Policy

Cathy Pharoah responds to the Budget announcement

Mar 29, 2011 | Category: Policy

Following the Budget announcement, Cathy Pharoah, Professor of Charity Funding and Co-Director of the Research Centre for Charitable Giving and Philanthropy Research at Cass Business School comments.

“The Budget’s provisions for charities were welcome, sensible and elegant. They will not change the level of giving overnight, but they send important signals in the right direction. In allowing a tax break for small gifts up to a total of £5000 without the administrative hassle of accurate records on donors’ identity and tax status, government has redressed the long-standing inequality in Gift Aid which resulted in community giving amongst the least well-off missing out on tax relief. It underlines government’s commitment to the Big Society.

“The 10% discount on inheritance tax for those who leave 10% of their estates to charity is a very neat measure. Government is right to see wealth and estates as a rich source for new giving at a time when people may be reluctant to give away more of their current income. A 10% level has the potential to raise the level of charitable bequests which currently are worth about 6% of estate value. And the establishment of a norm has the added value of making it easier for financial advisers and families to discuss the delicate matter of charitable bequeathing.

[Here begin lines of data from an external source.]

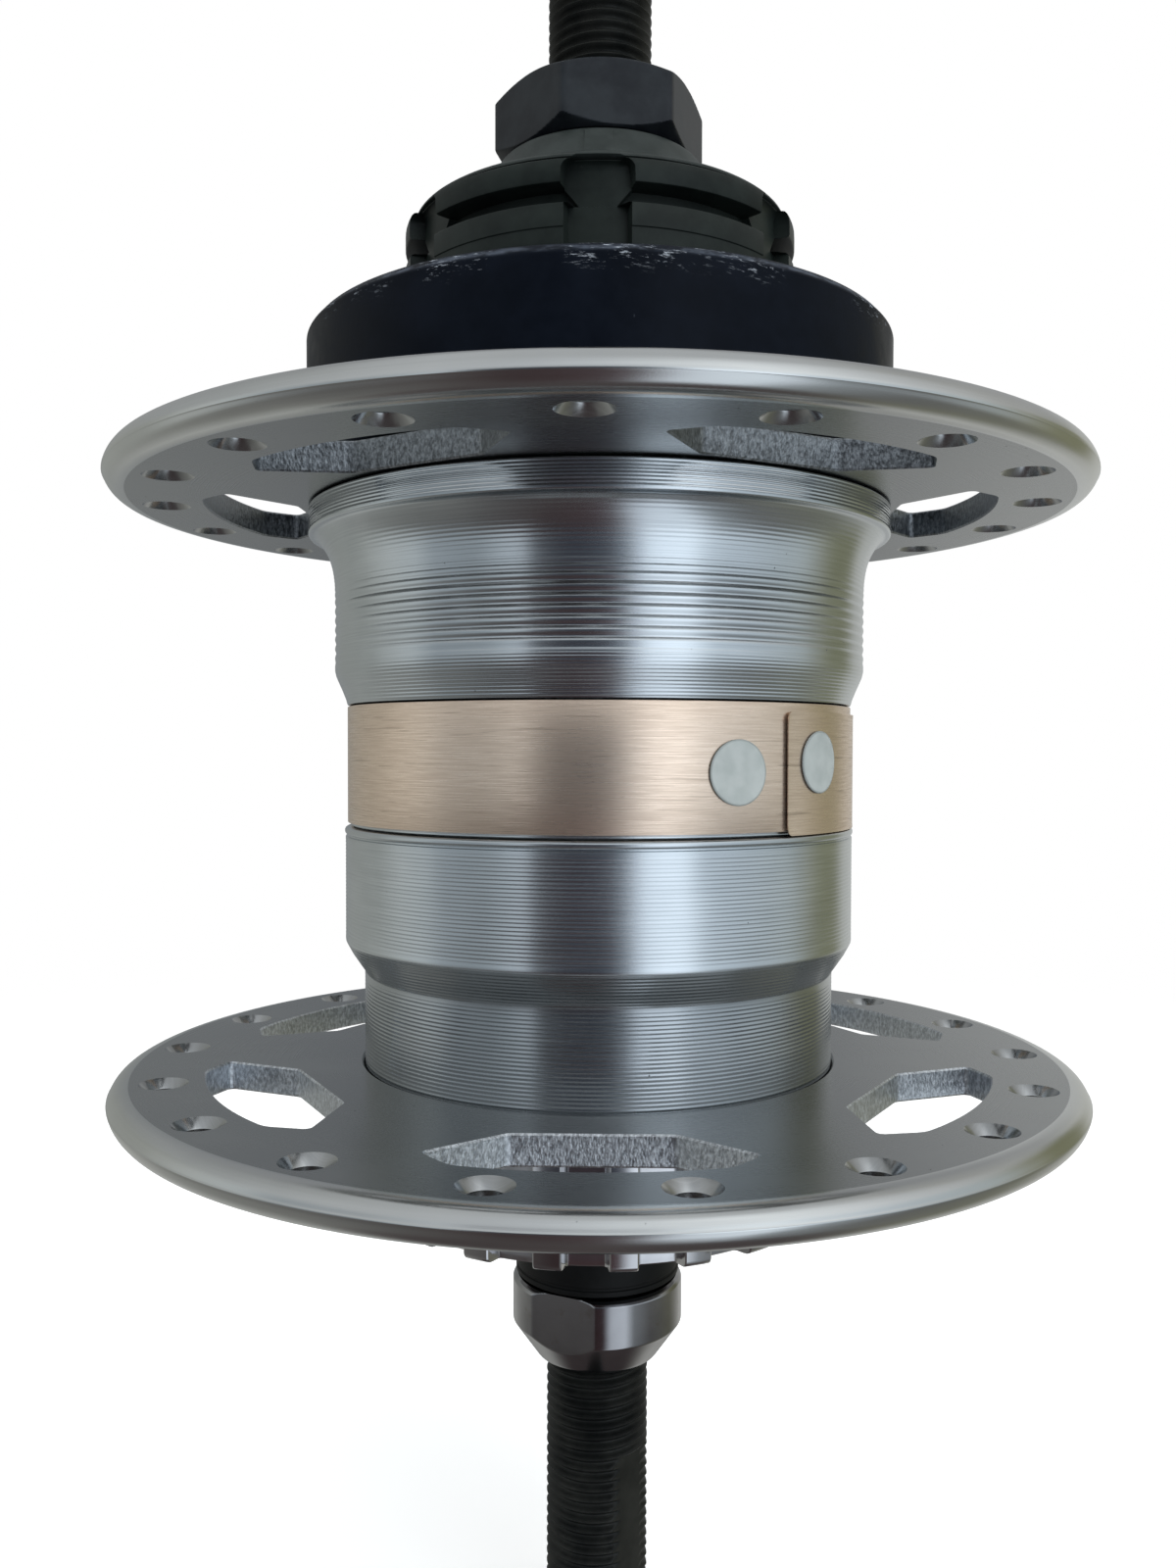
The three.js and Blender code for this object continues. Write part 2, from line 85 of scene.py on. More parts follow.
TAU = 2 * math.pi


# ------------------------------------------------------------------ camera
cam_data = bpy.data.cameras.new("camera")
cam_data.sensor_fit = "AUTO"
cam_data.sensor_width = 36.0
cam_data.lens = 30.0
cam_data.clip_start = 0.004
cam_data.clip_end = 50.0
cam = bpy.data.objects.new("camera", cam_data)
scene.collection.objects.link(cam)
cam.location = (-0.00101, -0.12647, -0.0017)
cam.rotation_euler = (Euler((math.radians(90 - 1.49), 0, 0)).to_matrix() @ Matrix.Rotation(math.radians(0.128), 3, "Z")).to_euler()
scene.camera = cam


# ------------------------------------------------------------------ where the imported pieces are
def span(node):
    """Outer radius, lowest z and highest z of a CAD node, in millimetres."""
    lo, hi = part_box(node)
    r = max(abs(lo.x), abs(hi.x), abs(lo.y), abs(hi.y))
    return r / MM, lo.z / MM, hi.z / MM


# ------------------------------------------------------------------ node graphs
class Graph:
    def __init__(self, name, world=False):
        if world:
            self.owner = bpy.data.worlds.new(name)
        else:
            self.owner = bpy.data.materials.new(name)
        self.owner.use_nodes = True
        self.tree = self.owner.node_tree
        self.nodes = self.tree.nodes
        self.shader = self.nodes.get("Principled BSDF")

    def node(self, kind, inputs=None, **attrs):
        n = self.nodes.new(kind)
        for k, v in attrs.items():
            setattr(n, k, v)
        for k, v in (inputs or {}).items():
            self.set(n.inputs[k], v)
        return n

    def set(self, socket, value):
        if isinstance(value, bpy.types.NodeSocket):
            self.tree.links.new(value, socket)
        else:
            socket.default_value = value

    def math(self, op, a, b=0.0, c=None, clamp=False):
        n = self.node("ShaderNodeMath", operation=op, use_clamp=clamp)
        self.set(n.inputs[0], a)
        self.set(n.inputs[1], b)
        if c is not None:
            self.set(n.inputs[2], c)
        return n.outputs[0]

    def rescale(self, v, a0, a1, b0=0.0, b1=1.0, smooth=True):
        n = self.node("ShaderNodeMapRange", interpolation_type="SMOOTHSTEP" if smooth else "LINEAR")
        for i, x in enumerate((v, a0, a1, b0, b1)):
            self.set(n.inputs[i], x)
        return n.outputs[0]

    def coords(self):
        """x, y, z in millimetres, radius and angle about the axle."""
        tc = self.node("ShaderNodeTexCoord")
        sep = self.node("ShaderNodeSeparateXYZ", {0: tc.outputs["Object"]})
        x, y, z = [self.math("MULTIPLY", sep.outputs[i], 1000.0) for i in range(3)]
        r = self.math("SQRT", self.math("ADD", self.math("MULTIPLY", x, x), self.math("MULTIPLY", y, y)))
        th = self.math("ARCTAN2", y, x)
        return x, y, z, r, th

    def combine(self, x, y, z):
        n = self.node("ShaderNodeCombineXYZ")
        for i, v in enumerate((x, y, z)):
            self.set(n.inputs[i], v)
        return n.outputs[0]

    def noise(self, vec, scale=1.0, detail=3.0, rough=0.55, distortion=0.0):
        n = self.node("ShaderNodeTexNoise", {"Vector": vec, "Scale": scale, "Detail": detail, "Roughness": rough, "Distortion": distortion})
        return n.outputs[0]

    def ramp(self, fac, stops, mode="LINEAR"):
        n = self.node("ShaderNodeValToRGB")
        self.set(n.inputs[0], fac)
        cr = n.color_ramp
        cr.interpolation = mode
        while len(cr.elements) > 1:
            cr.elements.remove(cr.elements[-1])
        cr.elements[0].position, cr.elements[0].color = stops[0][0], rgba(stops[0][1])
        for p, c in stops[1:]:
            e = cr.elements.new(p)
            e.color = rgba(c)
        return n.outputs[0]

    def mix(self, fac, a, b, blend="MIX"):
        n = self.node("ShaderNodeMix", data_type="RGBA", blend_type=blend)
        self.set(n.inputs[0], fac)
        self.set(n.inputs[6], a if isinstance(a, bpy.types.NodeSocket) else rgba(a))
        self.set(n.inputs[7], b if isinstance(b, bpy.types.NodeSocket) else rgba(b))
        return n.outputs[2]

    def bump(self, height, distance, strength=1.0, normal=None):
        n = self.node("ShaderNodeBump", {"Height": height, "Distance": distance * MM, "Strength": strength})
        if normal is not None:
            self.set(n.inputs["Normal"], normal)
        return n.outputs[0]

    def finish(self, **sockets):
        for k, v in sockets.items():
            k = k.replace("_", " ")
            self.set(self.shader.inputs[k], v if isinstance(v, bpy.types.NodeSocket) or not isinstance(v, tuple) else rgba(v))
        return self.owner


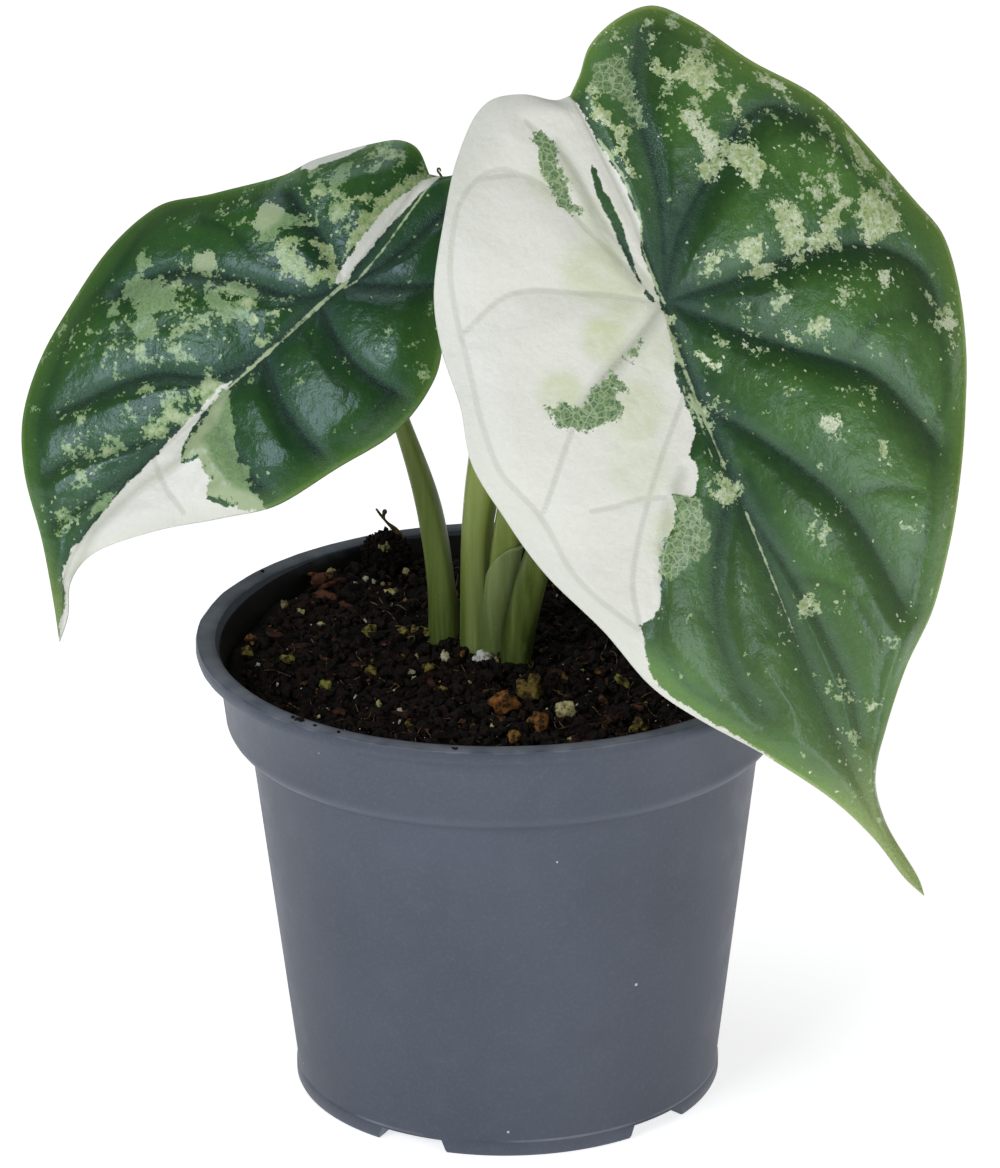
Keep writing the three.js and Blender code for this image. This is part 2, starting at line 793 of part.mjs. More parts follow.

“Making the most of the tax-break might encourage more estate planning. Where charitable bequests are residual, donors do not always know what their value will be; to make use of the 10% donors will have to be clearer about their intended donation.  The measure even has the potential to release some extra money in the short-term if donors revise their wills to take advantage of it, and help redress the 3.5% fall in legacy income to charities which resulted from the recession.”